4. Apply the Angle Between Lines Formula:

Let $\beta$ be the angle between the two normals. Using the formula $\tan \beta = \left| \frac{m_1 - m_2}{1 + m_1 m_2} \right|$, we first find $m_1 m_2$: $m_1 m_2 = (\sqrt{3} \tan \theta)(-\sqrt{3} \cot \theta) = -3 \tan \theta \cot \theta = -3$ Now, substitute $m_1$, $m_2$, and $m_1 m_2$ into the formula for $\tan \beta$: $\tan \beta = \left| \frac{\sqrt{3} \tan \theta - (-\sqrt{3} \cot \theta)}{1 + (-3)} \right| = \left| \frac{\sqrt{3} (\tan \theta + \cot \theta)}{-2} \right|$ Since $\theta \in (0, \frac{\pi}{2})$, $\tan \theta > 0$ and $\cot \theta > 0$, so $\tan \theta + \cot \theta > 0$. Thus, $\tan \beta = \frac{\sqrt{3}}{2} (\tan \theta + \cot \theta)$

5. Simplify Using Trigonometric Identities:

We simplify the term $(\tan \theta + \cot \theta)$: $\tan \theta + \cot \theta = \frac{\sin \theta}{\cos \theta} + \frac{\cos \theta}{\sin \theta} = \frac{\sin^2 \theta + \cos^2 \theta}{\sin \theta \cos \theta} = \frac{1}{\sin \theta \cos \theta}$ Substitute this back into the expression for $\tan \beta$: $\tan \beta = \frac{\sqrt{3}}{2} \cdot \frac{1}{\sin \theta \cos \theta}$ Using the identity $\sin 2\theta = 2 \sin \theta \cos \theta$, we have $\sin \theta \cos \theta = \frac{\sin 2\theta}{2}$. $\tan \beta = \frac{\sqrt{3}}{2} \cdot \frac{1}{\frac{\sin 2\theta}{2}} = \frac{\sqrt{3}}{2} \cdot \frac{2}{\sin 2\theta} = \frac{\sqrt{3}}{\sin 2\theta}$

6. Calculate the Required Expression:

We need to find the value of $\frac{2 \cot \beta}{\sin 2\theta}$. Since $\tan \beta = \frac{\sqrt{3}}{\sin 2\theta}$, we have $\cot \beta = \frac{\sin 2\theta}{\sqrt{3}}$. Substituting this into the expression: $\frac{2 \cot \beta}{\sin 2\theta} = \frac{2 \cdot \frac{\sin 2\theta}{\sqrt{3}}}{\sin 2\theta} = \frac{2}{\sqrt{3}}$

Common Mistakes & Tips

• Be careful when finding the slope of the normal.

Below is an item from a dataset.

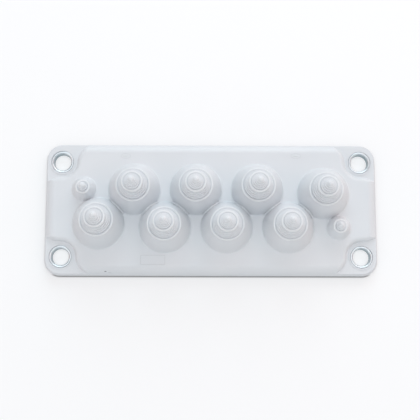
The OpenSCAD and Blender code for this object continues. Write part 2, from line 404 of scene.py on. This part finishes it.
# Lip of the moulding round a sleeve's collar: its sizes in millimetres, and its mesh
LIP_RADIUS = 8.53
LIP_HEIGHT = 5.80
LIP_THICKNESS = 0.22
LIP_TURNS = 64
LIP_SIDES = 12


def add_seal_lip(name, middle):
    """The moulding's thin lip that closes on a sleeve's collar all round."""
    vertices = []
    for angle in round_turn(LIP_TURNS):
        for lean in round_turn(LIP_SIDES):
            radius = LIP_RADIUS + LIP_THICKNESS * math.cos(lean)
            vertices.append((
                middle.x + radius * MM * math.cos(angle),
                middle.y + radius * MM * math.sin(angle),
                (LIP_HEIGHT + LIP_THICKNESS * math.sin(lean)) * MM,
            ))
    faces = []
    for turn in range(LIP_TURNS):
        here = turn * LIP_SIDES
        there = (turn + 1) % LIP_TURNS * LIP_SIDES
        for step in range(LIP_SIDES):
            after = (step + 1) % LIP_SIDES
            faces.append((here + step, there + step, there + after, here + after))
    return add_piece(name, vertices, faces, body.data.materials[0])


# Marks that the mould leaves on the plate, and wear at its front edge, in millimetres
FIELD_MIDDLE = (-43.0, -38.4)
FIELD_SIZE = (17.9, 6.9)
FIELD_CORNER = 0.5
FIELD_CORNER_STEPS = 4
EJECTOR_PLACES = {"left": (-63.9, 39.7), "right": (63.4, 40.1)}
EJECTOR_RADII = (3.6, 1.9)
EJECTOR_STEPS = 48
PIP_RADII = (2.3, 0.8)
PIP_RISE = 0.16
NICK_PLACE = (-77.7, -46.8)
NICK_RADII = (1.1, 0.45)
NICK_RISE = 0.06
SCUFF_PLACE = (-74.6, -47.5)
SCUFF_RADII = (1.9, 0.35)
SCUFF_RISE = 0.05

# Shades of the marks, as shares of the elastomer's own greys: painted groove shade on the date
# field's edge, which also darkens the scuff; painted shade on the ejector rings; and a darker nick
GROOVE_SHADE_AND_SCUFF = 0.86
RING_SHADE = 0.93
NICK_DARKNESS = 0.42


def field_line():
    """The closed line round the bare date field, with small rounded corners."""
    half_x = FIELD_SIZE[0] / 2 - FIELD_CORNER
    half_y = FIELD_SIZE[1] / 2 - FIELD_CORNER
    line = []
    for quarter, (side_x, side_y) in enumerate(((1, 1), (-1, 1), (-1, -1), (1, -1))):
        for step in range(FIELD_CORNER_STEPS + 1):
            angle = math.pi / 2 * (quarter + step / FIELD_CORNER_STEPS)
            line.append((
                FIELD_MIDDLE[0] + side_x * half_x + FIELD_CORNER * math.cos(angle),
                FIELD_MIDDLE[1] + side_y * half_y + FIELD_CORNER * math.sin(angle),
            ))
    return line


def oval_line(middle, radii):
    """A closed oval line."""
    return [
        (middle[0] + radii[0] * math.cos(angle), middle[1] + radii[1] * math.sin(angle))
        for angle in round_turn(EJECTOR_STEPS)
    ]


def add_marks():
    """The bare date field, the two ejector marks, and a nick and a scuff at the front edge."""
    # Painted shade: darker beads round the date field and the ejector marks; the scuff is darker
    # too
    groove_shade_and_scuff = elastomer("elastomer_groove_shade_and_scuff", GROOVE_SHADE_AND_SCUFF)
    ring = elastomer("elastomer_ring", RING_SHADE)
    plain = elastomer("elastomer_pip")
    dark_nick = elastomer("elastomer_dark_nick", NICK_DARKNESS)
    add_bead("date_field_edge", field_line(), groove_shade_and_scuff)
    for side, middle in EJECTOR_PLACES.items():
        add_bead("ejector_ring_" + side, oval_line(middle, EJECTOR_RADII), ring)
        add_blister("ejector_pip_" + side, middle, PIP_RADII, PIP_RISE, plain)
    add_blister("edge_nick", NICK_PLACE, NICK_RADII, NICK_RISE, dark_nick)
    add_blister("edge_scuff", SCUFF_PLACE, SCUFF_RADII, SCUFF_RISE, groove_shade_and_scuff)


# Floor: its size in metres, its depth under the part in millimetres, and its paint
FLOOR_HALF = 3.0
FLOOR_DEPTH = 0.02
FLOOR_COLOUR = (0.60, 0.60, 0.605)

# Its glow in the open and under the plate, where the stronger glow is painted light seen through
# the bores, and where one turns into the other, in millimetres inside the outline
GLOW_COLOUR = (0.98, 0.98, 0.99)
FLOOR_GLOW = 0.36
UNDER_GLOW = 0.56
UNDER_INSET = (3.0, 1.0)

# Painted contact shadow, a dark line on the floor, in millimetres: its width outside the outline,
# and where along Y it ends towards the back; its strength is a share
CONTACT_WIDTH = 1.3
CONTACT_STRENGTH = 0.70
CONTACT_ENDS = (-49.4, -47.5)
CONTACT_SHADOW_COLOUR = (0.02, 0.02, 0.02)


def table_material():
    """A pale table, near white where it is seen, brighter under the plate as painted light, and
    with a painted contact shadow at the plate's front edge.

    It is clear from below, and under the plate it lets the light through to the underside.
    """
    material = bpy.data.materials.new("table")
    material.use_nodes = True
    tree = material.node_tree
    tree.nodes.clear()
    output = add_node(tree, "ShaderNodeOutputMaterial")
    place = add_node(tree, "ShaderNodeTexCoord").outputs["Object"]
    outward = reach(tree, place)
    under_ends = (CORNER_RADIUS - UNDER_INSET[0], CORNER_RADIUS - UNDER_INSET[1])

    path = add_node(tree, "ShaderNodeLightPath").outputs
    direct = compute(tree, "MAXIMUM", path["Is Camera Ray"], path["Is Glossy Ray"])
    seen = compute(tree, "MAXIMUM", direct, path["Is Transmission Ray"])
    # Painted light: a stronger glow on the floor under the plate, seen through the bores
    level = fade(tree, outward, under_ends, (UNDER_GLOW, FLOOR_GLOW))
    glow = add_node(tree, "ShaderNodeEmission", inputs={"Color": (*GLOW_COLOUR, 1.0)})
    tree.links.new(compute(tree, "MULTIPLY", seen, level), glow.inputs["Strength"])
    paint = add_node(tree, "ShaderNodeBsdfDiffuse", inputs={"Color": (*FLOOR_COLOUR, 1.0)})
    lit = add_node(tree, "ShaderNodeAddShader")
    tree.links.new(paint.outputs[0], lit.inputs[0])
    tree.links.new(glow.outputs[0], lit.inputs[1])

    # Painted contact shadow: a dark line on the floor along the plate's front edge
    contact_reach = (CORNER_RADIUS, CORNER_RADIUS + CONTACT_WIDTH)
    at_front = fade(tree, split(tree, place)["Y"], CONTACT_ENDS, (1.0, 0.0))
    at_edge = fade(tree, outward, contact_reach, (CONTACT_STRENGTH, 0.0))
    dark = add_node(tree, "ShaderNodeBsdfDiffuse", inputs={"Color": (*CONTACT_SHADOW_COLOUR, 1.0)})
    top = blend_shader(tree, compute(tree, "MULTIPLY", at_front, at_edge), lit, dark)

    from_below = add_node(tree, "ShaderNodeNewGeometry").outputs["Backfacing"]
    under_plate = fade(tree, outward, under_ends, (1.0, 0.0))
    unseen = compute(tree, "SUBTRACT", 1.0, seen)
    hidden = compute(tree, "MULTIPLY", unseen, under_plate)
    open_share = compute(tree, "MAXIMUM", from_below, hidden)
    clear = add_node(tree, "ShaderNodeBsdfTransparent")
    one_sided = blend_shader(tree, open_share, top, clear)
    tree.links.new(one_sided.outputs[0], output.inputs["Surface"])
    return material


def make_floor():
    """A wide table that keeps the object's soft shadow and hides nothing from below."""
    half = FLOOR_HALF
    corners = [(-half, -half, 0), (half, -half, 0), (half, half, 0), (-half, half, 0)]
    mesh = bpy.data.meshes.new("floor")
    mesh.from_pydata(corners, [], [(0, 1, 2, 3)])
    floor = add_object("floor", mesh)
    floor.location.z = -FLOOR_DEPTH * MM
    clothe(floor, table_material())


# Camera, as seen from the front and well above: angles in degrees, lengths in metres
CAMERA_ELEVATION = 80.5
CAMERA_AZIMUTH = -4.09
CAMERA_ROLL = 4.205
CAMERA_DISTANCE = 0.7099
CAMERA_AIM = Vector((-0.000764, 0.000548, 0.0))
CAMERA_CLIP = (0.05, 20.0)

# Its sensor and lens, in millimetres
SENSOR = 36.0
LENS = 80.86


def toward(azimuth, elevation):
    """A direction from the object, by degrees round from its front and degrees up."""
    turn = math.radians(azimuth)
    height = math.radians(elevation)
    return Vector((
        math.sin(turn) * math.cos(height),
        -math.cos(turn) * math.cos(height),
        math.sin(height),
    ))


def make_camera():
    """The view from well above, a little in front, and turned very slightly."""
    back = toward(CAMERA_AZIMUTH, CAMERA_ELEVATION)
    right = (-back).cross(Vector((0, 0, 1))).normalized()
    up = right.cross(-back)
    roll = math.radians(CAMERA_ROLL)
    turned_right = math.cos(roll) * right + math.sin(roll) * up
    turned_up = math.cos(roll) * up - math.sin(roll) * right
    data = bpy.data.cameras.new("camera")
    data.sensor_width = SENSOR
    data.lens = LENS
    data.clip_start, data.clip_end = CAMERA_CLIP
    camera = add_object("camera", data)
    place = Matrix((turned_right, turned_up, back)).transposed().to_4x4()
    place.translation = CAMERA_AIM + CAMERA_DISTANCE * back
    camera.matrix_world = place
    bpy.context.scene.camera = camera


# Light: a surround, and soft square lamps that face the object from one distance in metres
SURROUND = (0.50, 0.53, 0.53)
LAMP_DISTANCE = 1.6

# Each lamp's azimuth and elevation in degrees, width in metres, power in watts, and colour
LAMPS = {
    "top": (0, 89.9, 1.3, 7.1, (0.94, 0.96, 1.00)),
    "back": (180, 25, 1.0, 9.0, (0.76, 0.92, 1.00)),
    "back_right": (145, 25, 1.0, 5.3, (1.00, 0.79, 0.75)),
    "right": (90, 22, 1.0, 2.5, (1.00, 0.52, 0.46)),
    "front_right": (45, 22, 1.0, 2.0, (1.00, 1.00, 0.90)),
    "front": (0, 22, 1.0, 1.5, (0.75, 0.80, 1.00)),
    "front_left": (315, 22, 1.0, 2.6, (0.96, 0.98, 1.00)),
    "left": (270, 22, 1.0, 2.1, (1.00, 0.45, 0.35)),
}


def add_lamp(name, azimuth, elevation, size, power, colour):
    """A soft square lamp that faces the object and isn't seen itself."""
    data = bpy.data.lights.new(name, "AREA")
    data.shape = "SQUARE"
    data.size = size
    data.energy = power
    data.color = colour
    lamp = add_object(name, data)
    lamp.location = LAMP_DISTANCE * toward(azimuth, elevation)
    lamp.rotation_mode = "QUATERNION"
    lamp.rotation_quaternion = (-lamp.location).to_track_quat("-Z", "Y")
    lamp.visible_camera = False


def make_light():
    """An even surround, a lamp overhead, a strong pair behind and weak ones round the sides."""
    world = bpy.data.worlds.new("surround")
    world.use_nodes = True
    shade = world.node_tree.nodes["Background"]
    shade.inputs["Color"].default_value = (*SURROUND, 1.0)
    shade.inputs["Strength"].default_value = 1.0
    bpy.context.scene.world = world
    for name, values in LAMPS.items():
        add_lamp(name, *values)


def main():
    """Dresses the flange and sets its stage."""
    bpy.context.scene.view_settings.view_transform = "Standard"
    clothe(body, elastomer("elastomer"))
    plating = zinc_plate()
    for sleeve in sleeves:
        clothe(sleeve, plating)
        low_corner, high_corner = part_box(sleeve.name)
        lip_name = sleeve.name.replace("sleeve", "seal_lip")
        add_seal_lip(lip_name, (low_corner + high_corner) / 2)
    add_marks()
    make_floor()
    make_camera()
    make_light()


main()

Remember it's the negative reciprocal of the tangent's slope.
• Pay attention to the given range of $\theta$ to avoid incorrect simplification of absolute values.
• Remember trigonometric identities, especially $\sin 2\theta = 2 \sin \theta \cos \theta$, as they are frequently used in these types of problems.

Summary

We found the slopes of the normals at the given points using implicit differentiation and the negative reciprocal relationship. We then used the formula for the angle between two lines and trigonometric identities to simplify the expression and find the value of $\frac{2 \cot \beta}{\sin 2\theta}$. The final answer is $\frac{2}{\sqrt{3}}$.

Final Answer: The final answer is $\boxed{\frac{2}{\sqrt{3}}}$, which corresponds to option (A).